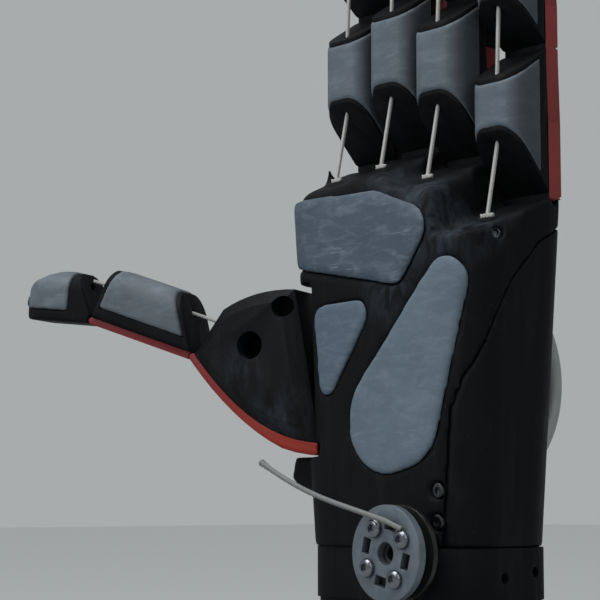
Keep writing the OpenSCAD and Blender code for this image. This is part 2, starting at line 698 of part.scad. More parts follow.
// The bowed tube on the back
tube_r = 2.2;
tube_half = 21;
tube_bow = 8.5;
module back_tube() {
    r = (tube_half * tube_half + tube_bow * tube_bow) / (2 * tube_bow);
    a = asin(tube_half / r) + 6;
    color("#b9bdbb") difference() {
        translate([24, 29.6 - r, seam_z + 48]) rotate([0, 90, 0]) rotate([0, 0, 90 - a])
            rotate_extrude(angle = 2 * a) translate([r, 0]) circle(tube_r, $fn = 24);
        palm_body(-pad_slip);
    }
}

palm_shell();
back_cover();
palm_pad(knuckle_outline);  // knuckle_pad
palm_pad(thenar_outline);  // thenar_pad
palm_pad(heel_outline);  // heel_pad
housing_screws();
wrist_housing();
servo();
spool_hub();
spool_flange();
horn_disc();
horn_screws();
tendon_tail();
back_tube();
tendons();
tendon_bars();
strip_roots();
for (f = [0:3], j = [0:2]) {
    name = str(FINGERS[f], "_", ["proximal", "middle", "distal"][j]);
    finger_shell(f, j);
    finger_pad(f, j);
    finger_strip(f, j);
}
metacarpal();  // thumb_metacarpal
metacarpal_strip();  // thumb_metacarpal_strip
thumb_link(0);  // thumb_proximal
thumb_pad(0);  // thumb_proximal_pad
thumb_strip();  // thumb_proximal_strip
thumb_link(1);  // thumb_distal
thumb_pad(1);  // thumb_distal_pad
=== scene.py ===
"""The looks of the robot hand: printed shells, silicone pads, flexible strips, tendons and the spool."""
import json
import math
from contextlib import contextmanager

import bpy
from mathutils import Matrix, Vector


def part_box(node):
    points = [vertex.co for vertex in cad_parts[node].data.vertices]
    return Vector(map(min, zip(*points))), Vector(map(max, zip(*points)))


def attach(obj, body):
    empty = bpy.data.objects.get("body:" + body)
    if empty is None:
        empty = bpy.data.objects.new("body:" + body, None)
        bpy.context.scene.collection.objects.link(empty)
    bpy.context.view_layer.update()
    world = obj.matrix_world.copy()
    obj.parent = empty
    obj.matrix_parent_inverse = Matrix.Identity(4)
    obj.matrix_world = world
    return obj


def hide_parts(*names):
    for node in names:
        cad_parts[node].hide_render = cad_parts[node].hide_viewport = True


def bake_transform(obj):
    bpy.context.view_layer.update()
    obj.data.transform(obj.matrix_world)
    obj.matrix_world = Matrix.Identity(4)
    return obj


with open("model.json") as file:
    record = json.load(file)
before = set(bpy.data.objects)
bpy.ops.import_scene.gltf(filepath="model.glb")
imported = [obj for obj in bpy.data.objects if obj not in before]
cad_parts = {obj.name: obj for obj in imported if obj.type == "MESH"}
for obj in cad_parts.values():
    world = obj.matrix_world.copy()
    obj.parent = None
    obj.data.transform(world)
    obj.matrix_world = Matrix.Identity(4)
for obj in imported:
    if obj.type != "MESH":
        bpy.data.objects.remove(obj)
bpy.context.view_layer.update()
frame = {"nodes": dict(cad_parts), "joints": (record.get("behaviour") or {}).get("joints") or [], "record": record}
MM = 0.001
TINY = 0.00001
UP = Vector((0, 0, 1))
FINGERS = ("index", "middle", "ring", "little")
LINKS = ("proximal", "middle", "distal")
HINGES = ("knuckle", "middle_joint", "end_joint")
JOINTS = {joint["name"]: joint for joint in frame["joints"]}
BODY_OF = {node: body for body, nodes in frame["record"]["behaviour"]["bodies"].items() for node in nodes}


def hinge(name):
    """The point that a joint turns about."""
    return Vector(JOINTS[name]["pos_m"])


def hinges_of(finger):
    """A finger's three hinge points, from the palm outwards."""
    return [hinge(f"{finger}_{name}") for name in HINGES]


def clamped(share):
    """A share kept between none and all."""
    return max(0.0, min(1.0, share))


# ---------------------------------------------------------------- shader maths
class Value:
    """A number that varies over a surface; Python's operators add Math nodes."""

    def __init__(self, nodes, socket):
        self.nodes = nodes
        self.socket = socket

    def _join(self, operation, first, second=0):
        made = self.nodes.node("Math", {"operation": operation}, {0: first, 1: second})
        return Value(self.nodes, made.outputs[0])

    def __add__(self, other):
        return self._join("ADD", self, other)

    def __radd__(self, other):
        return self._join("ADD", other, self)

    def __sub__(self, other):
        return self._join("SUBTRACT", self, other)

    def __rsub__(self, other):
        return self._join("SUBTRACT", other, self)

    def __mul__(self, other):
        return self._join("MULTIPLY", self, other)

    def __rmul__(self, other):
        return self._join("MULTIPLY", other, self)

    def __truediv__(self, other):
        return self._join("DIVIDE", self, other)

    def __pow__(self, other):
        return self._join("POWER", self, other)

    def peak(self, other):
        return self._join("MAXIMUM", self, other)

    def sine(self):
        return self._join("SINE", self)

    def positive(self):
        return self._join("ABSOLUTE", self)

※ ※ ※

- _DIRECTIONS FOR THIS TASK_
Look back at the data above. Transcribe exactly the lines starting at the line that contains "palm_shell();" and ending at the line that contains "in imported if".

- _RESPONSE TO THE TASK_
palm_shell();
back_cover();
palm_pad(knuckle_outline);  // knuckle_pad
palm_pad(thenar_outline);  // thenar_pad
palm_pad(heel_outline);  // heel_pad
housing_screws();
wrist_housing();
servo();
spool_hub();
spool_flange();
horn_disc();
horn_screws();
tendon_tail();
back_tube();
tendons();
tendon_bars();
strip_roots();
for (f = [0:3], j = [0:2]) {
    name = str(FINGERS[f], "_", ["proximal", "middle", "distal"][j]);
    finger_shell(f, j);
    finger_pad(f, j);
    finger_strip(f, j);
}
metacarpal();  // thumb_metacarpal
metacarpal_strip();  // thumb_metacarpal_strip
thumb_link(0);  // thumb_proximal
thumb_pad(0);  // thumb_proximal_pad
thumb_strip();  // thumb_proximal_strip
thumb_link(1);  // thumb_distal
thumb_pad(1);  // thumb_distal_pad
=== scene.py ===
"""The looks of the robot hand: printed shells, silicone pads, flexible strips, tendons and the spool."""
import json
import math
from contextlib import contextmanager

import bpy
from mathutils import Matrix, Vector


def part_box(node):
    points = [vertex.co for vertex in cad_parts[node].data.vertices]
    return Vector(map(min, zip(*points))), Vector(map(max, zip(*points)))


def attach(obj, body):
    empty = bpy.data.objects.get("body:" + body)
    if empty is None:
        empty = bpy.data.objects.new("body:" + body, None)
        bpy.context.scene.collection.objects.link(empty)
    bpy.context.view_layer.update()
    world = obj.matrix_world.copy()
    obj.parent = empty
    obj.matrix_parent_inverse = Matrix.Identity(4)
    obj.matrix_world = world
    return obj


def hide_parts(*names):
    for node in names:
        cad_parts[node].hide_render = cad_parts[node].hide_viewport = True


def bake_transform(obj):
    bpy.context.view_layer.update()
    obj.data.transform(obj.matrix_world)
    obj.matrix_world = Matrix.Identity(4)
    return obj


with open("model.json") as file:
    record = json.load(file)
before = set(bpy.data.objects)
bpy.ops.import_scene.gltf(filepath="model.glb")
imported = [obj for obj in bpy.data.objects if obj not in before]
cad_parts = {obj.name: obj for obj in imported if obj.type == "MESH"}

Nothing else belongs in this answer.